Given problem: Look through the material below. Copy every line with the string "FreeCAD" in it.

>> Start

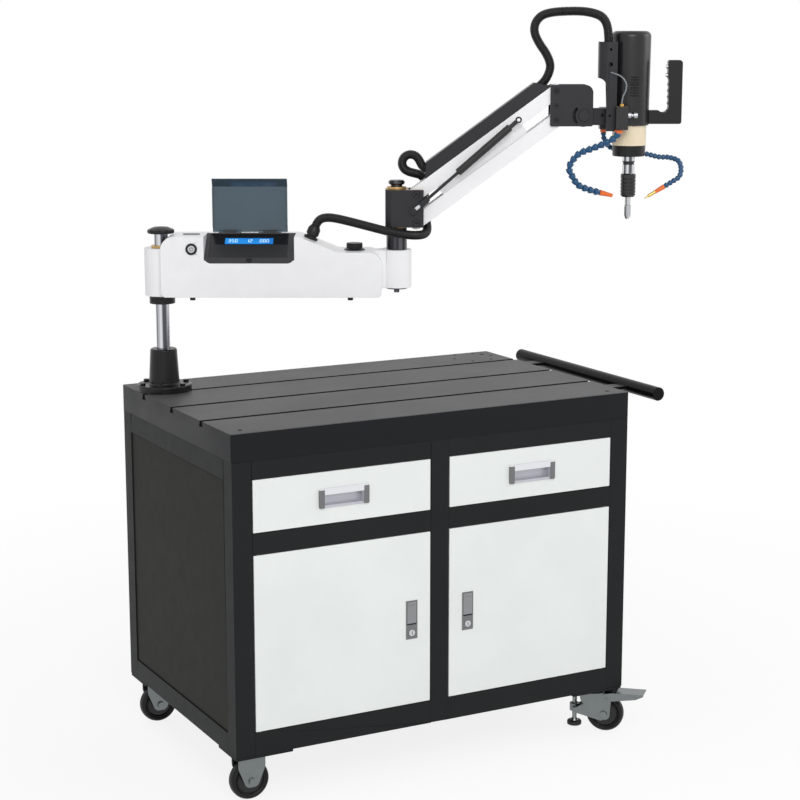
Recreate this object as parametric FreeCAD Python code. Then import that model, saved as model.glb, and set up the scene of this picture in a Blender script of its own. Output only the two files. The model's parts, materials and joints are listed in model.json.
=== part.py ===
"""Arm tapping machine on a wheeled T-slot bench, as an assembly of separate pieces (millimetres)."""
import FreeCAD, Part
import math
import os

V = FreeCAD.Vector
UP = V(0, 0, 1)

# ------------------------------------------------------------------ fits
RUNNING_FIT = 0.05      # radial clearance of a shaft in its bore
AIR_GAP = 0.3           # gap between faces that move past each other
OVERRUN = 50              # how far a long cutting body runs past what it cuts
SHORT_OVERRUN = 20        # the same, for a short one
SMALL_CHAMFER = 1.5       # chamfer of small turned edges

# ------------------------------------------------------------------ bench sizes
TABLE_LENGTH = 1100.0
TABLE_WIDTH = 710.0
TABLE_HEIGHT = 910.0
SKIRT_HEIGHT = 67.0
SKIRT_WALL = 22.0
PLATE_THICKNESS = 26.0
RIB_THICKNESS = 12.0
RIB_DEPTH = 24.0
SLOT_FROM_FRONT = (179.0, 366.0, 556.0)
SLOT_NECK = 14.0
SLOT_NECK_DEPTH = 8.0
SLOT_CHAMBER = 20.0
SLOT_DEPTH = 15.0
CORNER_HOLE_INSET = 40.0
CORNER_HOLE_DIAMETER = 11.0

FRAME_INSET = 1.0
FRAME_BOTTOM = 125.0
POST_SIZE = 50.0
TUBE_WALL = 2.5
RAIL_DEPTH = 30.0
TOP_RAIL = 44.0
MID_RAIL = 51.0
BOTTOM_RAIL = 57.0
DRAWER_OPENING = 130.0
SIDE_RAIL = 50.0
PANEL_SHEET = 2.0
PANEL_SETBACK = 3.0
PANEL_GAP = 2.0

FRONT_GAP = 2.0         # gap round drawer fronts and doors
FRONT_SHEET = 1.5
DRAWER_FRONT_DEPTH = 20.0
DRAWER_DEPTH = 560.0
DRAWER_TRAY_HEIGHT = 95.0
DRAWER_SHEET = 1.5
RUNNER_WIDTH = 12.0
RUNNER_HEIGHT = 36.0
RUNNER_SHEET = 2.0
RUNNER_ABOVE_RAIL = 30.0
PULL_LENGTH = 132.0
PULL_HEIGHT = 48.0
PULL_DEPTH = 16.0
PULL_PROUD = 5.0
PULL_CAP = 14.0
PULL_LIP = 2.0            # rim on the drawer's face
PULL_SKIN = 2.0           # cup's sheet
PULL_MARGIN = 4.0         # rim above and below the cup
PULL_CORNER = 3.0
PULL_BAR_HEIGHT = 15.0    # finger bar

DOOR_DEPTH = 20.0
DOOR_PIVOT_IN = 12.0    # pivot axis from the door's hinge edge
DOOR_PIVOT_BACK = 6.0   # pivot axis behind the door's face
DOOR_PIN_RADIUS = 3.0
DOOR_PIN_LENGTH = 6.0
LATCH_LENGTH = 98.0
LATCH_WIDTH = 32.0
LATCH_FROM_EDGE = 54.0
LATCH_PROUD = 2.0
LATCH_RIM = 3.0
LATCH_CORNER = 3.0
LOCK_ABOVE_RIM = 5.0      # lock's edge above the lower rim
PADDLE_PIN_RISE = 5.0     # paddle's pin above its lower end
FINGER_INSET = 5.0        # groove for a fingertip: inset from the sides
FINGER_DROP = 9.0         # below the paddle's top
FINGER_RADIUS = 1.2
DOOR_BLOCK_HEIGHT = 12.0  # block round a door's pivot pin
DOOR_BLOCK_WALL = 2.0
LATCH_DEPTH = 12.0
PADDLE_LENGTH = 58.0
PADDLE_THICKNESS = 3.0
PADDLE_PIN_RADIUS = 1.5
LOCK_RADIUS = 8.0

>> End

Written solution:
Recreate this object as parametric FreeCAD Python code. Then import that model, saved as model.glb, and set up the scene of this picture in a Blender script of its own. Output only the two files. The model's parts, materials and joints are listed in model.json.
import FreeCAD, Part
V = FreeCAD.Vector